Abbiamo parlato con Sergio Risaliti, direttore del Museo Novecento di ridistribuzione dei flussi turistici nei piccoli musei. Che ruolo ha la pandemia?
“Poteva essere l’occasione per un cambiamento di rotta: valorizzare con migliore qualità di visione culturale l’idea di museo diffuso, i tanti musei civici, cosiddetti “minori”. Passare da una sorta di oligarchia a una democrazia museale, facendo riscoprire il patrimonio con piccole mostre in contesti locali per ricostruire l’identità di un luogo”.
La pandemia ha in parte restituito la città e i musei ai cittadini.
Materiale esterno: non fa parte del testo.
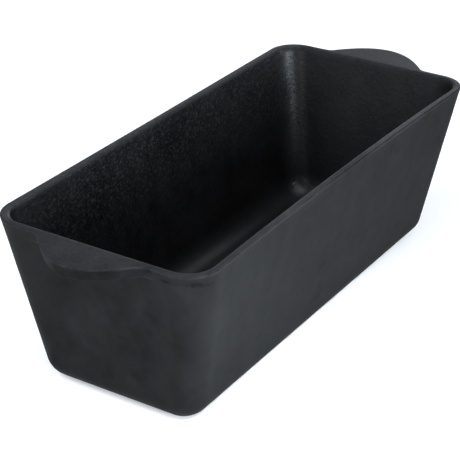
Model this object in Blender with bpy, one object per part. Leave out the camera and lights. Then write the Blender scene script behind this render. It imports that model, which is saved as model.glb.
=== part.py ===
"""Loaf-shaped cast-iron dutch oven pan, open on top.

A drafted rectangular vessel with rounded corners and a thick rim, and a flat
half-moon handle lug standing out from each short end, flush with the rim.

Metres, +Z up.  The origin is the middle of the underside, +X runs along the
length towards the rear lug, and the pan stands on the plane z = 0.
"""

import math

import bmesh
import bpy

# ---- vessel, outside ------------------------------------------------------
RIM_LENGTH = 0.3004  # along X, without the lugs, before its edge is rounded
RIM_WIDTH = 0.1312  # along Y, at the corners, before its edge is rounded
HEIGHT = 0.0977  # underside to rim at the short ends
BASE_LENGTH = 0.2661  # where the drafted walls would meet z = 0
BASE_WIDTH = 0.0961
RIM_CORNER_R = 0.0179  # vertical corners, at the rim
BASE_CORNER_R = 0.0134  # and at the base
BASE_EDGE_R = 0.0097  # round between walls and underside
SIDE_BOW = 0.0017  # the long sides draw in this much at mid-length, at the rim
SIDE_CROWN = 0.0010  # and rise this much

# ---- vessel, inside -------------------------------------------------------
WALL = 0.0046
FLOOR = 0.0050
FLOOR_FILLET_R = 0.0105  # between walls and floor
INNER_RIM_CORNER_R = 0.0140
INNER_BASE_CORNER_R = 0.0130
RIM_OUTER_EDGE_R = 0.0009  # soft edges of the rim's flat band
RIM_INNER_EDGE_R = 0.0017

# ---- handle lugs ----------------------------------------------------------
LUG_REACH = 0.0199  # beyond the end wall, in the middle
LUG_HALF_WIDTH = 0.0315  # half the width of the parabola at the wall
LUG_END = 0.0320  # the lug's solid stops here, either side of the middle
LUG_ROOT_BLEND = 0.0020  # softness of the hollow where outline meets wall
LUG_TIP_THICKNESS = 0.0076
LUG_ROOT_THICKNESS = 0.0064  # of the edge, out at the two ends of the lug
LUG_EDGE_DRAFT = 0.0008  # the edge face leans in by this much, top to bottom
LUG_TOP_EDGE_R = 0.0005
LUG_LOW_EDGE_R = 0.0018
LUG_UNDER_FILLET = 0.0055  # between underside and end wall
LUG_UNDER_SLOPE = 0.0008  # the underside drops this much towards the wall

GAP = 0.0003  # left between lug and wall

# ---- resolution -----------------------------------------------------------
CORNER_STEPS = 8
LONG_SIDE_STEPS = 16
SHORT_SIDE_STEPS = 2
FILLET_STEPS = 6
EDGE_STEPS = 3
LUG_STATIONS = 32

IRON = (0.026, 0.027, 0.028, 1.0)


def lerp(low, high, s):
    return low + (high - low) * s


def wall_half_length(z):
    return lerp(BASE_LENGTH, RIM_LENGTH, z / HEIGHT) / 2


def wall_half_width(z):
    return lerp(BASE_WIDTH, RIM_WIDTH, z / HEIGHT) / 2


def section(z, inset, corner_r):
    """A rounded rectangle at height z, inset from the outer wall, anticlockwise.

    Its long sides carry the bow and the crown in proportion to their height.
    """
    a = wall_half_length(z) - inset
    b = wall_half_width(z) - inset
    r = max(corner_r, 0.0008)
    flat = []
    corners = ((a - r, b - r, 0), (r - a, b - r, 90), (r - a, r - b, 180), (a - r, r - b, 270))
    for index, (cx, cy, start) in enumerate(corners):
        for k in range(CORNER_STEPS + 1):
            t = math.radians(start + 90 * k / CORNER_STEPS)
            flat.append((cx + r * math.cos(t), cy + r * math.sin(t)))
        # From the end of this corner to the start of the next one.
        nx, ny, turn = corners[(index + 1) % 4]
        end = flat[-1]
        t = math.radians(start + 90)
        goal = (nx + r * math.cos(t), ny + r * math.sin(t))
        steps = LONG_SIDE_STEPS if index % 2 == 0 else SHORT_SIDE_STEPS
        for k in range(1, steps):
            flat.append((lerp(end[0], goal[0], k / steps), lerp(end[1], goal[1], k / steps)))
    s = z / HEIGHT
    points = []
    for x, y in flat:
        share = max(0.0, 1 - (x / a) ** 2) * abs(y) / b * s
        points.append((x, y - math.copysign(SIDE_BOW * share, y), z + SIDE_CROWN * share))
    return points


def outer_corner(z):
    return lerp(BASE_CORNER_R, RIM_CORNER_R, z / HEIGHT)


def inner_corner(z):
    return lerp(INNER_BASE_CORNER_R, INNER_RIM_CORNER_R, z / HEIGHT)


def quarter(steps):
    return [math.pi / 2 * k / steps for k in range(steps + 1)]


def vessel_sections():
    """Sections from the middle of the underside, up the outside, over the rim
    and down the inside to the floor."""
    rows = []
    for t in quarter(FILLET_STEPS):
        z = BASE_EDGE_R * (1 - math.cos(t))
        inset = BASE_EDGE_R * (1 - math.sin(t))
        rows.append(section(z, inset, outer_corner(z) - inset))
    for t in quarter(EDGE_STEPS):
        z = HEIGHT - RIM_OUTER_EDGE_R * (1 - math.sin(t))
        inset = RIM_OUTER_EDGE_R * (1 - math.cos(t))
        rows.append(section(z, inset, outer_corner(z) - inset))
    for t in reversed(quarter(EDGE_STEPS)):
        z = HEIGHT - RIM_INNER_EDGE_R * (1 - math.sin(t))
        inset = WALL - RIM_INNER_EDGE_R * (1 - math.cos(t))
        rows.append(section(z, inset, inner_corner(z) + WALL - inset))
    for t in reversed(quarter(FILLET_STEPS)):
        z = FLOOR + FLOOR_FILLET_R * (1 - math.cos(t))
        over = FLOOR_FILLET_R * (1 - math.sin(t))
        rows.append(section(z, WALL + over, inner_corner(z) - over))
    return rows


def lug_reach(y):
    """How far the lug stands out at y: a parabola that runs softly into the wall."""
    p = LUG_REACH * (1 - (y / LUG_HALF_WIDTH) ** 2)
    return (p + math.hypot(p, LUG_ROOT_BLEND)) / 2


def lug_section(y, side):
    """The lug cut across at y, as a ring in the plane of X and Z.

    It runs along the top, down the rounded edge, back along the underside,
    through the fillet and up the wall, one gap clear of it.
    """
    reach = lug_reach(y)
    share = min(1.0, reach / LUG_REACH)
    thick = lerp(LUG_ROOT_THICKNESS, LUG_TIP_THICKNESS, share)
    draft = LUG_EDGE_DRAFT * share
    edge = min(LUG_TOP_EDGE_R, 0.3 * reach)
    low_edge = min(LUG_LOW_EDGE_R, 0.35 * reach)
    fillet = min(LUG_UNDER_FILLET, 0.45 * reach)
    drop = LUG_UNDER_SLOPE * share
    out = RIM_LENGTH / 2
    low = HEIGHT - thick
    ring = [(out + GAP, HEIGHT)]
    for t in quarter(EDGE_STEPS):
        ring.append((out + reach - edge + edge * math.sin(t), HEIGHT - edge + edge * math.cos(t)))
    for t in quarter(EDGE_STEPS):
        ring.append((out + reach - draft - low_edge + low_edge * math.cos(t), low + low_edge - low_edge * math.sin(t)))
    foot = low - drop - fillet  # where the fillet touches the wall
    wall_x = wall_half_length(foot) + GAP
    bend_x = wall_half_length(low - drop) + GAP + fillet
    for t in quarter(EDGE_STEPS + 1):
        ring.append((bend_x - (bend_x - wall_x) * math.sin(t), foot + fillet * math.cos(t)))
    return [(side * x, y, z) for x, z in ring]


def loft(name, rows):
    """One closed body: quads between neighbouring rings and a face on each end."""
    bm = bmesh.new()
    rings = [[bm.verts.new(p) for p in row] for row in rows]
    for low, high in zip(rings, rings[1:]):
        for k in range(len(low)):
            n = (k + 1) % len(low)
            bm.faces.new((low[k], low[n], high[n], high[k]))
    bm.faces.new(list(reversed(rings[0])))
    bm.faces.new(rings[-1])
    bmesh.ops.recalc_face_normals(bm, faces=bm.faces)
    mesh = bpy.data.meshes.new(name)
    bm.to_mesh(mesh)
    bm.free()
    mesh.shade_smooth()
    mesh.set_sharp_from_angle(angle=math.radians(35))
    return mesh


def iron(name, roughness):
    material = bpy.data.materials.new(name)
    material.use_nodes = True
    shader = material.node_tree.nodes["Principled BSDF"]
    shader.inputs["Base Color"].default_value = IRON
    shader.inputs["Roughness"].default_value = roughness
    shader.inputs["Metallic"].default_value = 0.35
    return material


def place(collection, name, rows, roughness, parent):
    piece = bpy.data.objects.new(name, loft(name, rows))
    piece.data.materials.append(iron(name + "_iron", roughness))
    collection.objects.link(piece)
    piece.parent = parent
    return piece


def lug_stations():
    """Places across the lug, closer together near its two ends."""
    return [LUG_END * math.sin(math.pi * (k / LUG_STATIONS - 0.5)) for k in range(LUG_STATIONS + 1)]


def main():
    for old in list(bpy.data.objects):
        bpy.data.objects.remove(old, do_unlink=True)

    collection = bpy.data.collections.new("loaf_dutch_oven")
    bpy.context.scene.collection.children.link(collection)
    casting = bpy.data.objects.new("casting", None)
    casting.empty_display_size = 0.05
    collection.objects.link(casting)

    place(collection, "pan_body", vessel_sections(), 0.62, casting)
    place(collection, "front_handle", [lug_section(y, -1) for y in lug_stations()], 0.55, casting)
    place(collection, "rear_handle", [lug_section(y, 1) for y in lug_stations()], 0.55, casting)


main()
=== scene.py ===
import math

import bpy
import numpy as np
from mathutils import Matrix, Vector, noise


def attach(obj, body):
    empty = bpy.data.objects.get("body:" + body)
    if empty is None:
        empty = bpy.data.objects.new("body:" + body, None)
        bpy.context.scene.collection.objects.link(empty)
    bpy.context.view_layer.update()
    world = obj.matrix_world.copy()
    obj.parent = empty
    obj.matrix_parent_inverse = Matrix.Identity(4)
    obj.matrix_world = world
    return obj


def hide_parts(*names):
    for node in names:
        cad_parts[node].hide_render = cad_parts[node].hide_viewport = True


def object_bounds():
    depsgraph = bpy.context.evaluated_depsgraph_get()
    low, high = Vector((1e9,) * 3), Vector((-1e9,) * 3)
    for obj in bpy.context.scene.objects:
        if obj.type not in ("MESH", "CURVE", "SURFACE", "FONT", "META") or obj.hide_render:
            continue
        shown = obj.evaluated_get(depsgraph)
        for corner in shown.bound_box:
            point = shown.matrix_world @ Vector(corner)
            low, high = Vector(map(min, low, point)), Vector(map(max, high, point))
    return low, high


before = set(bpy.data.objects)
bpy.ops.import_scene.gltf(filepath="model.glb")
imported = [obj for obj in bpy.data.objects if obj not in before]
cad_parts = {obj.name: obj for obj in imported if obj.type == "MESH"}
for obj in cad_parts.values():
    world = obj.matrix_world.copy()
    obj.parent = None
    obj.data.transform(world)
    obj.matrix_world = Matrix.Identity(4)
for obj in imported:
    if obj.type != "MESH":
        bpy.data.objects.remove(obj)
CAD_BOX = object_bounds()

# ---------------------------------------------------------------------------
# Sizes, in metres, the same ones as the CAD solids have
# ---------------------------------------------------------------------------
RIM_LENGTH, RIM_WIDTH, HEIGHT = 0.3004, 0.1312, 0.0977
BASE_LENGTH, BASE_WIDTH = 0.2661, 0.0961
RIM_CORNER_R, BASE_CORNER_R, BASE_EDGE_R = 0.0179, 0.0134, 0.0097
SIDE_BOW, SIDE_CROWN = 0.0017, 0.0010
WALL, FLOOR, FLOOR_FILLET_R = 0.0046, 0.0050, 0.0105
INNER_RIM_CORNER_R, INNER_BASE_CORNER_R = 0.0140, 0.0130
RIM_OUTER_EDGE_R, RIM_INNER_EDGE_R = 0.0009, 0.0017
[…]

Come muta il rapporto con le istituzioni culturali?
“Il governo ha ritenuto di chiudere i musei, ma la loro attività è una risorsa educativa straordinaria. Il Museo Novecento era perfettamente in grado di offrire visite in sicurezza. La città svuotata di turisti poteva dare un’alternativa culturale con i musei aperti: in questo periodo possono offrire sollievo e arricchimento cognitivo”.
“Siamo con voi nella notte” è la scritta che campeggia sulla facciata del Museo. Qual è il ruolo dei musei civici oggi?
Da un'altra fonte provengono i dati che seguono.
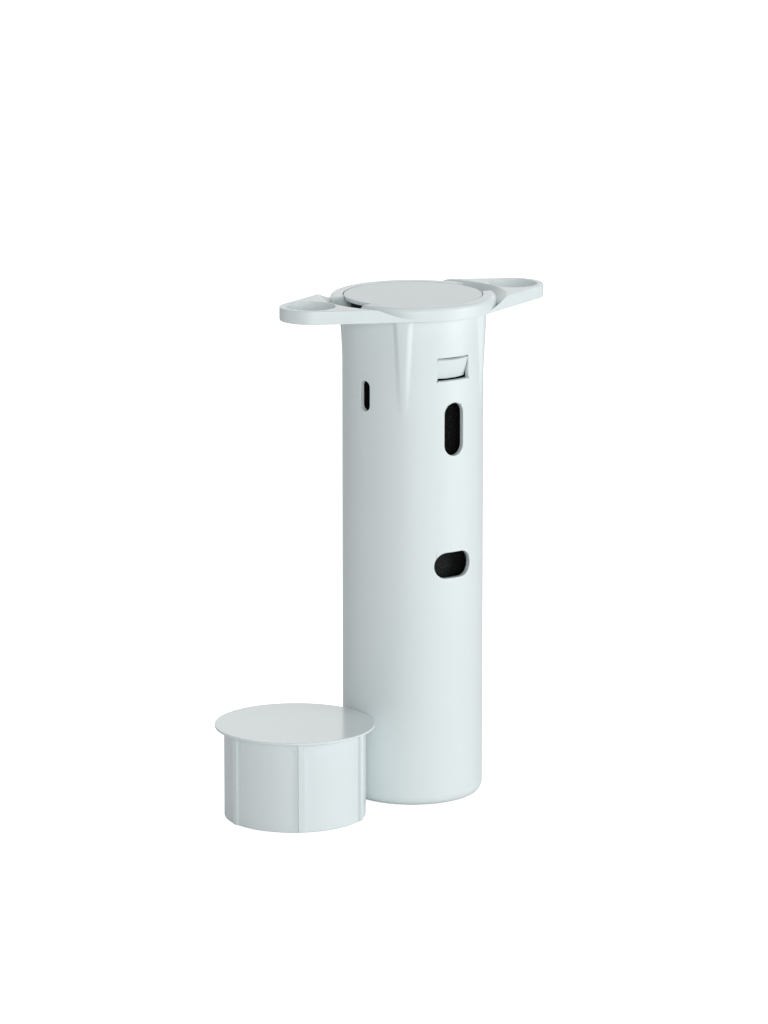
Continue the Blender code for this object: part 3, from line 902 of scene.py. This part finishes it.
apply_step(right_tape, "BEVEL", width=0.5 * MM, segments=3, limit_method="ANGLE", angle_limit=math.radians(60))
tape_map = right_tape.data.uv_layers[0] if right_tape.data.uv_layers else right_tape.data.uv_layers.new()
tape_map.name = "weave"
for loop in right_tape.data.loops:
    co = right_tape.data.vertices[loop.vertex_index].co
    tape_map.data[loop.index].uv = (along_tape(co), co.y)
pick_up(right_tape)
bpy.ops.object.shade_smooth_by_angle(angle=math.radians(50))
left_tape = right_tape.copy()
left_tape.data = right_tape.data.copy()
left_tape.name = left_tape.data.name = "loop_tape_left"
bpy.context.scene.collection.objects.link(left_tape)
for tape, side in ((right_tape, 1), (left_tape, -1)):
    tape.location.x = side * abs(tape_middle)
    pick_up(tape)
    bpy.ops.object.transform_apply(location=True, rotation=True, scale=True)
    told(tape)

# %% [markdown]
# Both feet of a loop are sewn to the cloth with a box of stitches and a cross in it.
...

“Quello di educare all’arte del ‘900 e contemporanea, necessario per un’evoluzione della sensibilità al linguaggio del presente. A lungo l’arte contemporanea a Firenze è stata marginalizzata, a favore di una rendita di posizione dettata dal passato. Ora è utilizzata per operazioni di marketing culturale finalizzate ad aumentare i risultati numerici. I musei civici offrono approfondimento di artisti e temi non così celebrati. Generano cultura, esperienze conoscitive non sottomesse alla rendita del turismo”.
Come immagina Firenze in futuro?
“Una città laboratorio, ricca di residenze d’artista. Grande importanza ha il ruolo dei privati, in aiuto all’amministrazione. Come era nel Rinascimento: un grande campus della cultura, interdisciplinare, dove i giovani possano coltivare il proprio talento ed essere sostenuti”.